Sam stopped banging the steak. The thought hadn’t crossed her mind until today. Her mother and Darren had a shitty relationship, but it had been shitty for as long as Sam could remember and he’d never tried to kill her before. Until she heard the detectives say there was a two million dollar policy on her mother’s life today she may not have even believed it. Darren wasn’t a heavy thinker. He was a heavy drinker and a heavy pot smoker, but he usually left the thinking to others. When he was angry he beat the shit out of someone, usually Aaron, sometimes her mother or Sam. When he was horny he made passes at his step-daughter, sometimes more, or he took her mother in the bedroom and for a half an hour it would sound like rutting pigs in the house. He watched NASCAR and Breaking Bad on television and as far as she knew he had very limited knowledge of what was going on in the world. If Darren bought that insurance and the heroin to inject into her mother with the intentions of killing her, he had the ability for more thought than she had ever given him credit for.

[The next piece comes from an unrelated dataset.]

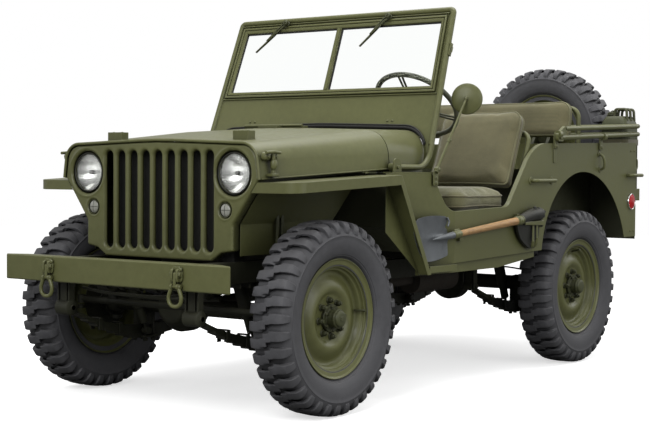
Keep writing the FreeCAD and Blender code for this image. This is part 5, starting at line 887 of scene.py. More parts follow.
def windscreen():
    """Divided sash with its mouldings, rubber seals, wipers, screws and clamps."""
    b = Build()
    low, high = 311, 676
    outer = [(23 - screen_side(low), low), (screen_side(low) - 23, low),
             (screen_side(high) - 23, high), (23 - screen_side(high), high)]
    front = [(0, -2.2), (0, -10), (1.2, -12.5), (3.5, -13.5), (8.5, -13.5), (10.2, -12), (10.8, -8),
             (13.2, -8), (13.8, -10.5), (15, -12), (22, -11), (26, -9), (28.4, -6), (28.8, -1), (28.8, 1.8),
             (0, 1.8)]
    ring_frame(b, outer, front)
    rear = [(1, 2.2), (1, 9), (3, 11), (22, 11), (27, 9), (29, 7.5), (29, 6.8), (1, 6.8)]
    ring_frame(b, outer, rear)
    for outside in (True, False):    # the divider between the panes
        for half, near, far in ((13, 1.9, 9.0), (7.5, 8.6, 12.0)):
            low_y, high_y = (-far, -near) if outside else (near + 6, far + 1)
            b.prism(rect(-half, low_y, half, high_y), "Z", 337, 648, 0.9)
    # the outer tube's neck fillets, the ridge under the sash and the weather bead above it
    for height, deep, radius in ((304, -5.0, 3.4), (686, -8.0, 3.2)):
        half = screen_side(height) - 13
        b.tube([(-half, deep, height), (half, deep, height)], radius, 10)
    for x, h in ((-406, 187), (-378, 187), (378, 181), (404, 181)):
        b.dome((x, -2, h), FORE, 6.0, 4.2)
    # catch of the sash on the driver's side
    h = 512
    x = screen_side(h) + 12
    b.prism(rect(-9, h - 30, 9, h + 30), "X", x, x + 8, 2.0)
    b.dome((x + 8, 0, h + 17), "X", 5.0, 4.0)
    b.tube([(x + 8, -4, h - 22), (x + 17, -6, h - 14), (x + 17, -6, h + 6), (x + 8, -4, h + 10)], 2.6, 8)
    b.make("screen_sash", "windscreen", "olive_paint", OLIVE, matrix=SCREEN)
    seal = Build()
    for side in (-1, 1):
        edge_low, edge_high = ((screen_side(h) - 51) * side for h in (338, 647))
        loop = [(13.0 * side, 338.5), (edge_low, 338.5), (edge_high, 646), (13.0 * side, 646)][::side]
        ring_frame(seal, loop, [(-1.5, -2.5), (3.0, -2.5), (4.0, 0.0), (4.0, 2.1), (-1.5, 2.1)])
        ring_frame(seal, loop, [(-1.5, 6.4), (3.0, 6.4), (3.0, 5.6), (-1.5, 5.6)])
    # rubber bead on the sheet's lower edge, over the cowl
    crown = []
    for p in bonnet_outline(621.5, 960, 1150.5, 139):
        h = (p.y - 1000) / math.cos(RAKE)
        if h > 66:
            crown.append((p.x, -6.5, h + 1.0))
    seal.tube(crown, 7.0, 10)
    seal.tube([(x, y - 5.0, h + 9.0) for x, y, h in crown], 3.4, 8)
    seal.tube([(x, y + 6.0, h - 3.0) for x, y, h in crown], 7.0, 10)
    seal.make("screen_seals", "windscreen", "tyre_rubber", SEAL, matrix=SCREEN)
    wipers()


def wipers():
    """Two wipers parked up and to one side."""
    metal, blade = Build(), Build()
    for x, tip in ((-312, (-470, 545)), (276, (139, 547))):
        pivot = Vector((x, -14, 683))
        metal.lathe([(0, 0), (0, 13), (4, 13), (5, 11), (9, 11), (10, 12.5), (22, 12.5), (24, 10), (24, 0)],
                    pivot, FORE, 28)
        for k in range(14):
            t = 2 * math.pi * k / 14
            metal.tube([(x + 12.3 * math.cos(t), -25, 683 + 12.3 * math.sin(t)),
                        (x + 12.3 * math.cos(t), -36, 683 + 12.3 * math.sin(t))], 1.3, 5)
        metal.bolt((x, -38, 683), FORE, 10, 5, washer=False)
        run = Vector((tip[0], 0, tip[1])) - Vector((x, 0, 683))
        along = run.normalized()
        across = Vector((along.z, 0, -along.x))
        reach = run.length
        for side, stop in ((1, 0.62), (-1, 0.58)):
            p0 = pivot + along * 6 + across * 7.5 * side + FORE * 13
            p1 = pivot + along * reach * stop + across * side + FORE * 7
            metal.tube([p0, (p0 + p1) / 2 + FORE * 1.5, p1], 3.8, 8)
        for share in (0.18, 0.32):
            p = pivot + along * reach * share + FORE * 12
            metal.tube([p - across * 6, p + across * 6], 1.6, 6)
        start = pivot + along * reach * 0.16 + across * 9
        end = Vector((tip[0], -14, tip[1]))
        for deep, bow, radii, segs, tone in ((3, 4, [4.6, 5.2, 3.4], 8, 1), (8, 8.5, [3.0, 3.2, 2.4], 6, 0)):
            blade.tube([start - FORE * deep, (start + end) / 2 - FORE * bow, end - FORE * deep], radii, segs,
                       tone=tone)
    metal.make("wiper_arms", "windscreen", "olive_paint", OLIVE_DARK, matrix=SCREEN)
    blade.make("wiper_blades", "windscreen", "tyre_rubber", SEAL, OLIVE_DARK, matrix=SCREEN)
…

“I don’t know Aaron,” she finally said, “I guess we’ll just have to wait and see.”

“What happens to us?”

“You mean if he goes to prison?”

“Yeah…will they put me in foster care?”

That was another thing on Sam’s mind. When she’d pointed the finger at Darren earlier she’d been doing what she knew was right and needed to be done, but at that moment she hadn’t thought about her brother. It was rare that she didn’t consider what would happen to Aaron. Every time she gets pulled over for speeding or reckless driving the first thought that goes through her head is what would happen to Aaron if she was out of the house.

“No, I won’t let that happen,” she said. “But you need to keep your ass out of trouble. If you’re getting arrested or even cited for stupid shit, they will take you out of here and put you in a group home or something.” Aaron’s not a bad kid, just a frustrated, angry one. As far as Sam is concerned he has every right to be angry. His life has sucked from day one. She felt the same kind of anger and frustration but she mostly handles hers on the track and speaking of which she had a race she needed to get to. She’d already had to blow two off since her mother died. If they kept Darren in jail they were going to need some cash and racing was the only way she had to make any at this point. “After I finish dinner I’m going to be at the track for a while. You need to do your homework and get to bed at a decent time.”